Sure, not all of these shows are the highest in production quality and they don’t necessarily garner great reviews across the board. House of David, the article cites, has been described as “wooden and cheap-looking, humourless and dull.” Negative comments have been shared about other Christian films as well ranging back to Mel Gibson’s The Passion of the Christ

Yet, with all the mixed reviews of the various Christian streaming options available today, I could not help but wonder exactly why has there been such an uptick in Christian films and shows.  

There are two reasons hinted at in the article that stood out to me. The first thought revolves around the need for faith. The second is hope.  

At one point, the writer observes that the surge in biblical films is not necessarily a sign that Hollywood has now seen the light as much as it is indicative of the fact “that the world right now feels very dark.” People are searching for some light. The head of the Wonder Project, the independent studio that made House of David, adds: “Today people want to watch things that ‘restore faith’”. 

Personally speaking, I have lowered my intake of news over the last year primarily because I found that it either gets me down or increases my anxiety levels. The decision to tune out news outlets felt like the wise choice in limiting the ambient angst in my life. As I have shared this with friends, I have found that I am not alone in this; not by a long shot. 

Yet, with all the gloomy news we see around us, I’ve come to believe that even in our age of cynicism and scepticism, we still want to trust in others, our friends, our spouse, our leaders, and dare I say, God. 

The common thread among the surge of Christian television shows and films is that they present a world we want to live in. They are telling stories that involve redemptive endings; massive themes are covered, ranging from temptation and forgiveness, humility over pride, healing of wounds, and perhaps greatest of all, life after death. I wonder if one of the reasons we are attracted to these shows is the fact that they carry narratives that speak to the very core of who we are, who we struggle to be, yet who we want to become. They present a world of pain, struggle, turmoil, and darkness that also includes healing, strength, peace, and light. In a word, they fill us with faith. 

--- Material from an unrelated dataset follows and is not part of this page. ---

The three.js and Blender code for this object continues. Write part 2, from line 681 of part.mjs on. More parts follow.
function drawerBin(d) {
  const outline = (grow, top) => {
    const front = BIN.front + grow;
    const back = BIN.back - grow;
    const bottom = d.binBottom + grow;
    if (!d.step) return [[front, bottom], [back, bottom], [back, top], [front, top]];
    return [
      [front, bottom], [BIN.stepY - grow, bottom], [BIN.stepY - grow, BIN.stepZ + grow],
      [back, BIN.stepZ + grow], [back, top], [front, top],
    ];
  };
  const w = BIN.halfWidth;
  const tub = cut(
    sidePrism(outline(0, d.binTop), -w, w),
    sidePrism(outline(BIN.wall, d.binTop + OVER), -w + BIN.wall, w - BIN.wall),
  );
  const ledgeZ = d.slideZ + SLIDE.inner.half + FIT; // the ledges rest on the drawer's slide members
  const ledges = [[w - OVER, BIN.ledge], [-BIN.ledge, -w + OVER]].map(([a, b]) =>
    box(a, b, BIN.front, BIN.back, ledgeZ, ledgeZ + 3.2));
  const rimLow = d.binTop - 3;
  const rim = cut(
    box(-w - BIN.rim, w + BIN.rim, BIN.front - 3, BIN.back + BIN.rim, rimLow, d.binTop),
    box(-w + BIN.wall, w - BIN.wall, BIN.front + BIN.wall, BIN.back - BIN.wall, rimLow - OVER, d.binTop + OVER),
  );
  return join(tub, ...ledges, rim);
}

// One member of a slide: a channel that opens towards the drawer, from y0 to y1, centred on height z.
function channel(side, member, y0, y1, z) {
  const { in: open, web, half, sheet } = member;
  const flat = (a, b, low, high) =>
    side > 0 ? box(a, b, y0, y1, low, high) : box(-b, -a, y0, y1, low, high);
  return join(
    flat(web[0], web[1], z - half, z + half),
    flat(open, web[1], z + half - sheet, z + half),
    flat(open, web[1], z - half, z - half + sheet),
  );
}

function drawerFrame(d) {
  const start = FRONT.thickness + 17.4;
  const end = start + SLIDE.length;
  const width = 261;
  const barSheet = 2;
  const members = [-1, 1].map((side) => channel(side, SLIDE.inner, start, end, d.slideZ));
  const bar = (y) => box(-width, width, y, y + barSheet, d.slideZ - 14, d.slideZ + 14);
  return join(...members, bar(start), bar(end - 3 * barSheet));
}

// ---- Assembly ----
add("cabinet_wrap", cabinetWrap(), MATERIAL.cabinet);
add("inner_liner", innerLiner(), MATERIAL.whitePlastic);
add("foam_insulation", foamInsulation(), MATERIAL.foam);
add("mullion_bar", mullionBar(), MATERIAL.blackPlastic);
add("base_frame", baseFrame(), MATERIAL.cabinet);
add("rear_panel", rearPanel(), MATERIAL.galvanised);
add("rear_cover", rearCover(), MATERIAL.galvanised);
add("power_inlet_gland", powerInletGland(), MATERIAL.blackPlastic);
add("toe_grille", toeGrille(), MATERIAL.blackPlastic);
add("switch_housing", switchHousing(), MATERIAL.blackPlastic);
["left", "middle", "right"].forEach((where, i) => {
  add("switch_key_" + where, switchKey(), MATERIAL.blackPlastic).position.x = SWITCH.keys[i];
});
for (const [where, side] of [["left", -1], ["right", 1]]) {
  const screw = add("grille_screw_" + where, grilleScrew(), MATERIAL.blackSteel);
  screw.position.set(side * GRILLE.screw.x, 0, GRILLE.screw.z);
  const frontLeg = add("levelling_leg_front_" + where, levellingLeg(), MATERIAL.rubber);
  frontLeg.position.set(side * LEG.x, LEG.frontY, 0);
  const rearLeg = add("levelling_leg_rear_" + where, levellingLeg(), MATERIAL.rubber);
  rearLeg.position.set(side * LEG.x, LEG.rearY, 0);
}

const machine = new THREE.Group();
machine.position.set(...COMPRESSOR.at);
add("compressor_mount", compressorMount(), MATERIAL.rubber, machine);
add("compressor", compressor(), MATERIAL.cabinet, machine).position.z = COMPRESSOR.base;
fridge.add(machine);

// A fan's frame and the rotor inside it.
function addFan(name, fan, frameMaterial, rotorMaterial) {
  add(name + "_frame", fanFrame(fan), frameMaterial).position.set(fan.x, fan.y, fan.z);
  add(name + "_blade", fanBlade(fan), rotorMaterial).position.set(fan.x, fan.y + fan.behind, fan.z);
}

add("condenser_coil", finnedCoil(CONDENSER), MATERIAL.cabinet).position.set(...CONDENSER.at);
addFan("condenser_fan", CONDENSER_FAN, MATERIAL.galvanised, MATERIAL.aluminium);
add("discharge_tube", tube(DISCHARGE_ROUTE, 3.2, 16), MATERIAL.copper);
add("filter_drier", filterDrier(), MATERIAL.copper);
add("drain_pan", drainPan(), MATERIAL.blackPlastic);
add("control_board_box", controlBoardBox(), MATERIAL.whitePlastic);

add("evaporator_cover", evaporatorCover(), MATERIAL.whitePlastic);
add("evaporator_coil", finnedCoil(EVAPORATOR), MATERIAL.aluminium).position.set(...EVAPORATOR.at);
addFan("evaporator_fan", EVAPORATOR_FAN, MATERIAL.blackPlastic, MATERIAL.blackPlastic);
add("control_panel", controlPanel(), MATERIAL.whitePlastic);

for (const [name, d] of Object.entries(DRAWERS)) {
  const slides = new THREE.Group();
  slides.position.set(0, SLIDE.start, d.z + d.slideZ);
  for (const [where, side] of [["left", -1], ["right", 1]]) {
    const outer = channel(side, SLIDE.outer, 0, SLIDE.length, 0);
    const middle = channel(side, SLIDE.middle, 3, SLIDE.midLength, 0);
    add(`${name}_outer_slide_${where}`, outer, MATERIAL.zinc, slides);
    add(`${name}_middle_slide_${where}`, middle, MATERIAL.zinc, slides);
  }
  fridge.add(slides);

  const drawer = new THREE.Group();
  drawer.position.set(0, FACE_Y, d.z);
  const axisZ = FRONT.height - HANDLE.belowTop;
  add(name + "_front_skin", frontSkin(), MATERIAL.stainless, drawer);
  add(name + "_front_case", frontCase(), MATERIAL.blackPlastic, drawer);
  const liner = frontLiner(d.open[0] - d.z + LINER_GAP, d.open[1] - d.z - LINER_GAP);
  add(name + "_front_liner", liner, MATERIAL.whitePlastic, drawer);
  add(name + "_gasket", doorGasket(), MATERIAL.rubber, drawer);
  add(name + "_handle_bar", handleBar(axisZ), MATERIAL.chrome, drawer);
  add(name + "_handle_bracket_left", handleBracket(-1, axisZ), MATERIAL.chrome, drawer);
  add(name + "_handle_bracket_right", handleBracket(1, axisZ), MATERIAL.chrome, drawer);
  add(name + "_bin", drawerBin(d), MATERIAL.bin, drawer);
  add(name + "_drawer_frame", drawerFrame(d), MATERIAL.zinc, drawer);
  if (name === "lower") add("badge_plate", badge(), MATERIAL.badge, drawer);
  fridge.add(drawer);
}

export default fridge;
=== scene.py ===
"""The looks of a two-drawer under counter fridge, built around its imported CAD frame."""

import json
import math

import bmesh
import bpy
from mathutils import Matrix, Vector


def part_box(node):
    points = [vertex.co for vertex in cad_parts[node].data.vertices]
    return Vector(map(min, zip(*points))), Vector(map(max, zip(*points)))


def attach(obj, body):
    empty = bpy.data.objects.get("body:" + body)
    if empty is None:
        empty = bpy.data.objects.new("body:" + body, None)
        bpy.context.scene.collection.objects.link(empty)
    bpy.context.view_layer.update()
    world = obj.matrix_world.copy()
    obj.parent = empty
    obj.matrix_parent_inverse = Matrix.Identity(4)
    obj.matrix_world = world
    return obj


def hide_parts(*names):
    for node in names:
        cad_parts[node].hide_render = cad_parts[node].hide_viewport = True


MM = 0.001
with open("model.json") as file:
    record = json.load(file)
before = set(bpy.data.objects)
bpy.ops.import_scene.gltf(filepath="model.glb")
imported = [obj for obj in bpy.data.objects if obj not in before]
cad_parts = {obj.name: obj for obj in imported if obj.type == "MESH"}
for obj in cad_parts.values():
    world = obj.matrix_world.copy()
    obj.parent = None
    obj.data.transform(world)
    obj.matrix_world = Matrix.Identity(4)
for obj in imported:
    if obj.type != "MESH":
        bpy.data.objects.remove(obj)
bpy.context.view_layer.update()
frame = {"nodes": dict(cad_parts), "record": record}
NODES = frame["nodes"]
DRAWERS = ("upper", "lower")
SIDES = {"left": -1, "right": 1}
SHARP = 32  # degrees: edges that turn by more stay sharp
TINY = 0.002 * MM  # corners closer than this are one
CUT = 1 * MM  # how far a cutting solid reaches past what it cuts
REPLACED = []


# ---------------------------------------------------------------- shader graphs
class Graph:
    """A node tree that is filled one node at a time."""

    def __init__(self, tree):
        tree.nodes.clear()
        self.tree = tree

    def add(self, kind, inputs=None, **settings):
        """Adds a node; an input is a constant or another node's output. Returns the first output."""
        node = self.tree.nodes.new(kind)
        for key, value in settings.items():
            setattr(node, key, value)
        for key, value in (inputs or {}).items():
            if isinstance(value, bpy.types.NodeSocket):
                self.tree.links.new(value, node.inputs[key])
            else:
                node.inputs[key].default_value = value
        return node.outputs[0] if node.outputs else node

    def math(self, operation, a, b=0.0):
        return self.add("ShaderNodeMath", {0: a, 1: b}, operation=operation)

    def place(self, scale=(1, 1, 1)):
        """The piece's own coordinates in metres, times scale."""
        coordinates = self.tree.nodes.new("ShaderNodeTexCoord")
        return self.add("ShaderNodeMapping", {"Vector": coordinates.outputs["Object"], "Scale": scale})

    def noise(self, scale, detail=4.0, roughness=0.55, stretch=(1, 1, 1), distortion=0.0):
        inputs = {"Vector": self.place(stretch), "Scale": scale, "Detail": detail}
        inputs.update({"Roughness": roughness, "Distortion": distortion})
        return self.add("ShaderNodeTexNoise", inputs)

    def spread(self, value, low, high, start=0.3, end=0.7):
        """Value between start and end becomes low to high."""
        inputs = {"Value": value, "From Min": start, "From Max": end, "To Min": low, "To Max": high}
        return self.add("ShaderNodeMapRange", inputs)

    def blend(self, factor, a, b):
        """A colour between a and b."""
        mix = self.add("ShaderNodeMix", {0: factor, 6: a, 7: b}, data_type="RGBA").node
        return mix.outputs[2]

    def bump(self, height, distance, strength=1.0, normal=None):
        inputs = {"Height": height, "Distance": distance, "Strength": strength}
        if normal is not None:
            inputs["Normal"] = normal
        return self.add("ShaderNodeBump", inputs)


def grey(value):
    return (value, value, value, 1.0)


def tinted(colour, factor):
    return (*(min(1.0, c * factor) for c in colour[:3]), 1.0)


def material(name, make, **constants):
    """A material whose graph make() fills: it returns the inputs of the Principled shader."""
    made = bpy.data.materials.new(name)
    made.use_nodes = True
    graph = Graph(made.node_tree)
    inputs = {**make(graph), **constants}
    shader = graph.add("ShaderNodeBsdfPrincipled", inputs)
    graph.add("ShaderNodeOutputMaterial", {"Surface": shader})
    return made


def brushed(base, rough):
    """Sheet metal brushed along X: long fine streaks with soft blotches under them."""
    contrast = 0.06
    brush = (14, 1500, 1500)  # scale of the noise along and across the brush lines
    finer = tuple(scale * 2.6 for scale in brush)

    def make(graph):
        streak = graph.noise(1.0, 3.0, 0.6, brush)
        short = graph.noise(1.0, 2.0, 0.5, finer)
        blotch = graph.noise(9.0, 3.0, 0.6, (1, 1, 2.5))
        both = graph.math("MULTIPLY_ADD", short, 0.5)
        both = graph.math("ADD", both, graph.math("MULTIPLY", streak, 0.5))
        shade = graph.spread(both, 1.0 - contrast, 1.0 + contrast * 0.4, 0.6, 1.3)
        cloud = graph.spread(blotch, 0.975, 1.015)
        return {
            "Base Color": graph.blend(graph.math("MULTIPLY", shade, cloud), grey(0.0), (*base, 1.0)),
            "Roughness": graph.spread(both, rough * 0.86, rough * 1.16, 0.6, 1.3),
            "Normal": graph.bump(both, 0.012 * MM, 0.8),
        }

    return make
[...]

The Economist writer adds that “in a saturated streaming market, these films and shows are offering that most of Christian values—hope—to their makers.” Speaking now as a person living in America where the daily news cycle consistently offers us some type of disaster to digest, I find myself paying close attention to any possible signs of hope, and that includes the shows I stream.   

The more I live, the more I realize that every one of us is trying to figure out how to live in a battlefield of different pressures and struggles presented to us in life 

Not too long ago, I got into an unexpected conversation involving faith with the person who cuts my hair. Midway through the haircut, she told me that she and her husband were going to church that weekend. From our conversation, I had gathered that she was not religious at all so I gently asked her why they were going to church. Her voice slowed down and got shaky. She moved the scissors away from me. She then looked at me through the mirror and said, “My husband and I just had a baby and life has been very stressful. We are not sure we are going to make it. We are going to church because we need something to hope in.” 

The more I live, the more I realize that every one of us is trying to figure out how to live in a battlefield of different pressures and struggles presented to us in life. The question has always been, “How is it possible for us to live and perhaps even flourish in this type of world?” The ubiquitous nature of entertainment options available to us in our technological age might be unique to us, perhaps. But what is not new is our desperate need for faith and hope to sustain us. The rise in Christian entertainment reminds us of this truth.  

We might not need Amazon Prime video or Netflix to survive in this world, but the offering of faith and hope found in the films and storytelling within those streaming services are the exact ingredients we need to live. When you think about it like that, it’s easy to understand why Christian entertainment is indeed having a moment.